Before grabbing your tools, verify that the headset is indeed the culprit. Stand over your bicycle with both feet on the ground. Squeeze the front brake lever as tightly as possible to lock the front wheel. Place your other hand around the joint where the fork meets the frame (the lower headset cup). Gently rock the bicycle forward and backward. If you feel a distinct knocking sensation or movement at that joint, your headset is loose.

Step 2: Loosen the Stem Pinch Bolts

Locate the stem pinch bolts. These are the two horizontal bolts on the back of the stem that clamp it to the fork's steerer tube. Use the correct size Allen key to loosen both bolts by 2 to 3 full turns. Do not skip this step. If you try to tighten the top cap without loosening these bolts first, you will strip the top cap bolt or damage the star nut inside your fork.

Step 3: Tighten the Top Cap Bolt

Locate the single bolt on top of your stem, known as the top cap bolt. This bolt acts as a tensioner to compress the entire headset assembly together. Using your Allen key, tighten this bolt clockwise in very small increments (about a quarter-turn at a time). You want it snug, but not overtightened. Stop tightening as soon as you feel resistance.

Step 4: Align the Handlebars

Because you loosened the stem pinch bolts in Step 2, your handlebars may have rotated out of alignment. Stand over the front wheel, look straight down, and align your handlebars so they are perfectly perpendicular to your front tire.

Step 5: Tighten the Stem Pinch Bolts

Once the handlebars are perfectly straight, tighten the two stem pinch bolts back down. Alternate between the two bolts as you tighten them (turn the top bolt twice, then the bottom bolt twice) until they are both securely snug.
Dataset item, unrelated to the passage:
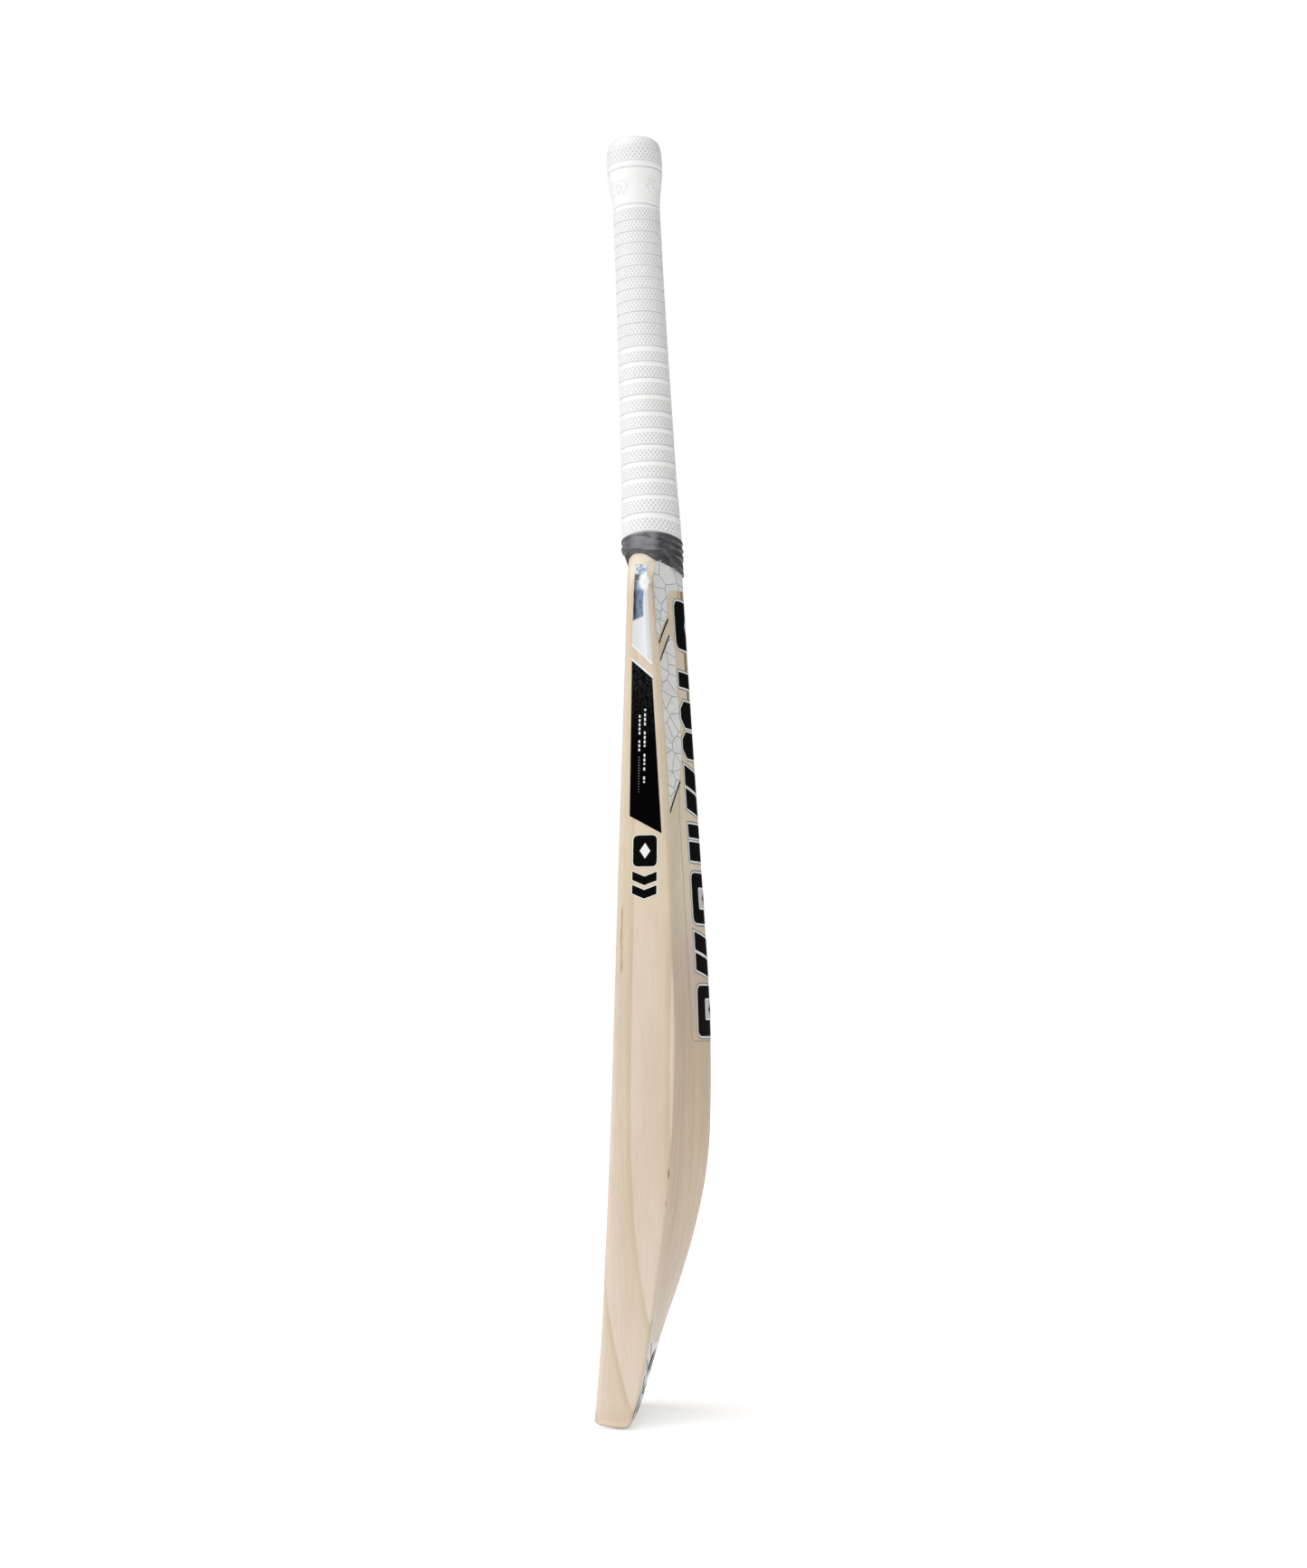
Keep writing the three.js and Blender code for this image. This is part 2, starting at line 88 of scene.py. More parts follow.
def smooth(places, values, at):
    """A smooth curve through the places, read at one or many."""
    xs, ys = np.asarray(places, float), np.asarray(values, float)
    at = np.asarray(at, float)
    i = np.clip(np.searchsorted(xs, at, side="right") - 1, 0, len(xs) - 2)
    before = np.maximum(np.arange(len(xs)) - 1, 0)
    after = np.minimum(np.arange(len(xs)) + 1, len(xs) - 1)
    tangent = (ys[after] - ys[before]) / (xs[after] - xs[before])
    span = xs[i + 1] - xs[i]
    t = (at - xs[i]) / span
    blend = t * t * (3 - 2 * t)
    return (
        ys[i] * (1 - blend)
        + ys[i + 1] * blend
        + span * (t * (1 - t) ** 2 * tangent[i] + t * t * (t - 1) * tangent[i + 1])
    )


def soften(share):
    return np.hypot(share, SPINE_ROUNDING) - SPINE_ROUNDING


def face_at(x, z):
    return smooth(HEIGHTS, FACE, z) - FACE_CROWN * (1 - (np.asarray(x) / HALF_WIDTH) ** 2)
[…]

If your stem has torque specifications printed on it, use a torque wrench to tighten them to the specified limit (usually 5 to 6 Nm).

Step 6: Perform the Final Test

Lift the front end of the bike and swing the handlebars from side to side. The steering should feel buttery smooth and fall freely to either side under its own weight. If the steering feels stiff, notch, or tight, you have overtightened the top cap bolt; repeat the process but back off the top cap by an eighth of a turn. Finally, perform the front-brake rock test from Step 1 again. The rattling and knocking should be completely gone!